Directory transparency is non-negotiable. High-fidelity Active Directory reporting and Entra ID auditing provide the raw material for controls that hold under stress. Monitor privileged groups, stale service accounts, legacy authentication protocols like NTLM or basic auth, and password policies that diverge from standards. Create alerts for unusual sign-in patterns, rapid group membership changes, and consent to high-risk OAuth scopes. Feed these signals into SIEM and identity threat detection tools to enable rapid response. Use labeling or classification on groups and applications to map them to business owners, enabling clear accountability during incidents or audits.

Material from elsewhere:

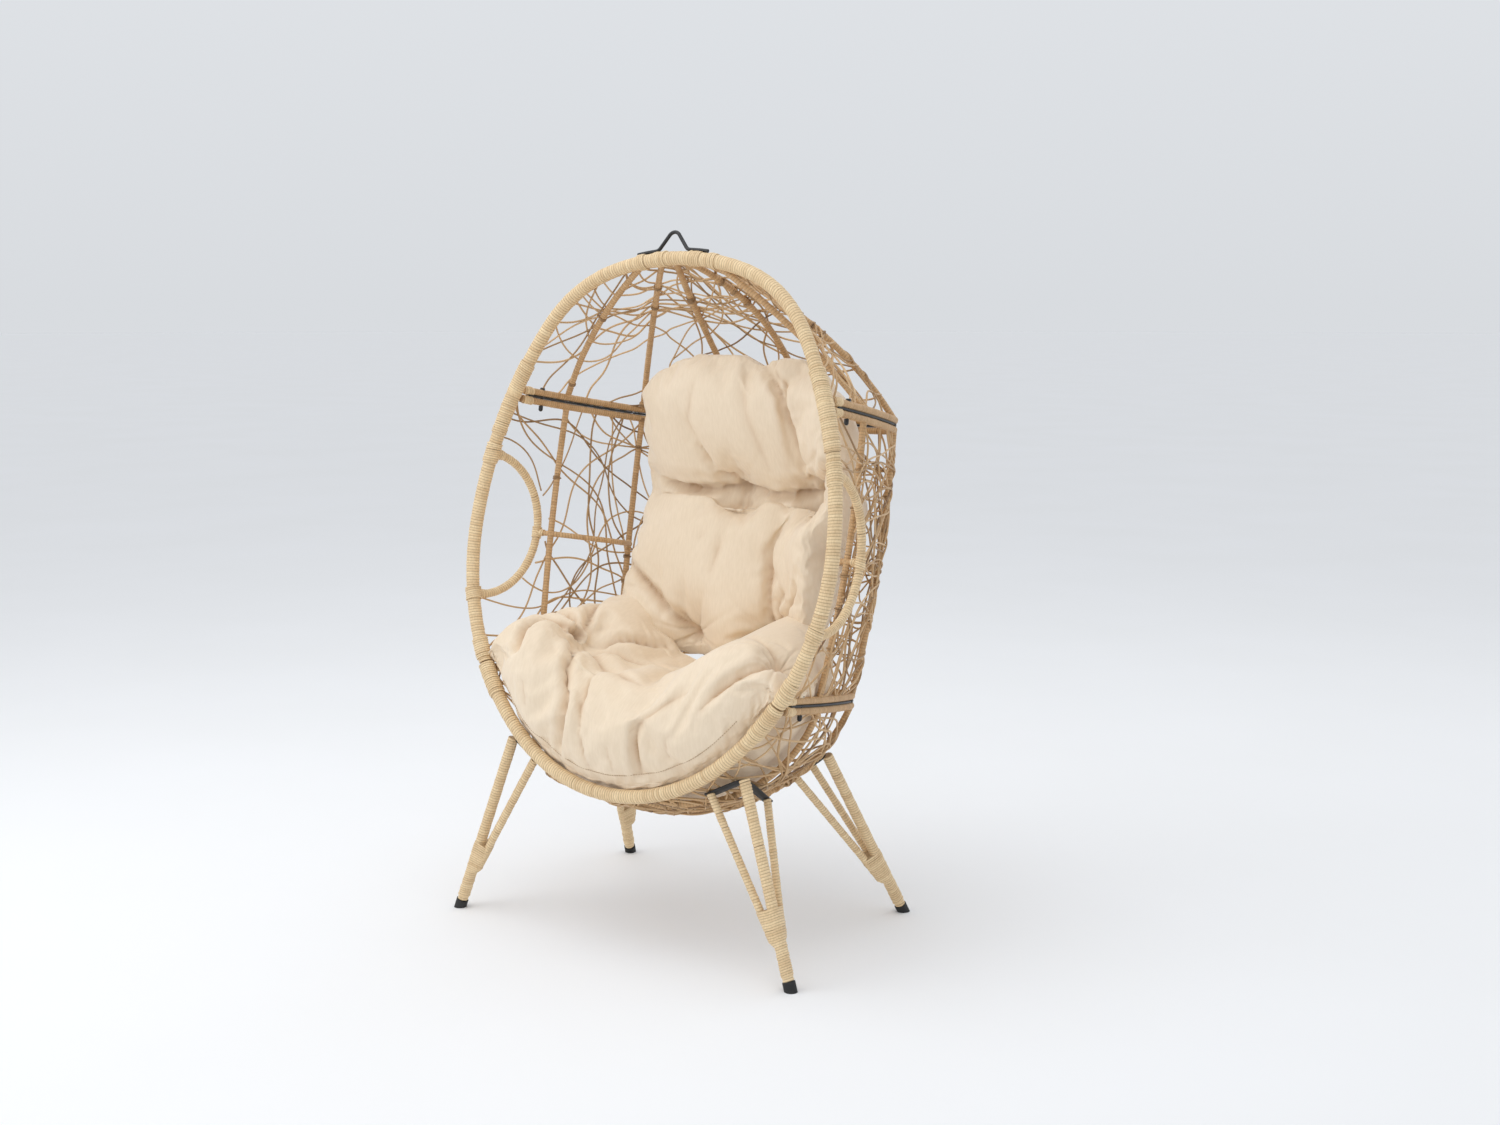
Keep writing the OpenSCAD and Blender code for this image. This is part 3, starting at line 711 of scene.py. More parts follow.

Consider a representative scenario. A global manufacturer migrates 400 apps from Okta to Entra ID in four waves. Before wave one, the team rationalizes 60 apps—retiring duplicative survey tools and consolidating analytics platforms—reducing integration surface area by 15%. During the pilot, access baselines reveal excessive entitlements for contractors; targeted Access reviews remove 2,300 licenses and dozens of privileged group memberships. Post-cutover, conditional access policies reduce risky sign-ins from unmanaged devices by 40% without increasing help desk volume. Six months later, identity-linked FinOps shows a double-digit reduction in spend across collaboration, endpoint security, and identity platforms. The keys were disciplined application cataloging, persona-based licensing, telemetry-driven attestations, and rigorous Active Directory reporting that illuminated both shadow IT and privilege creep.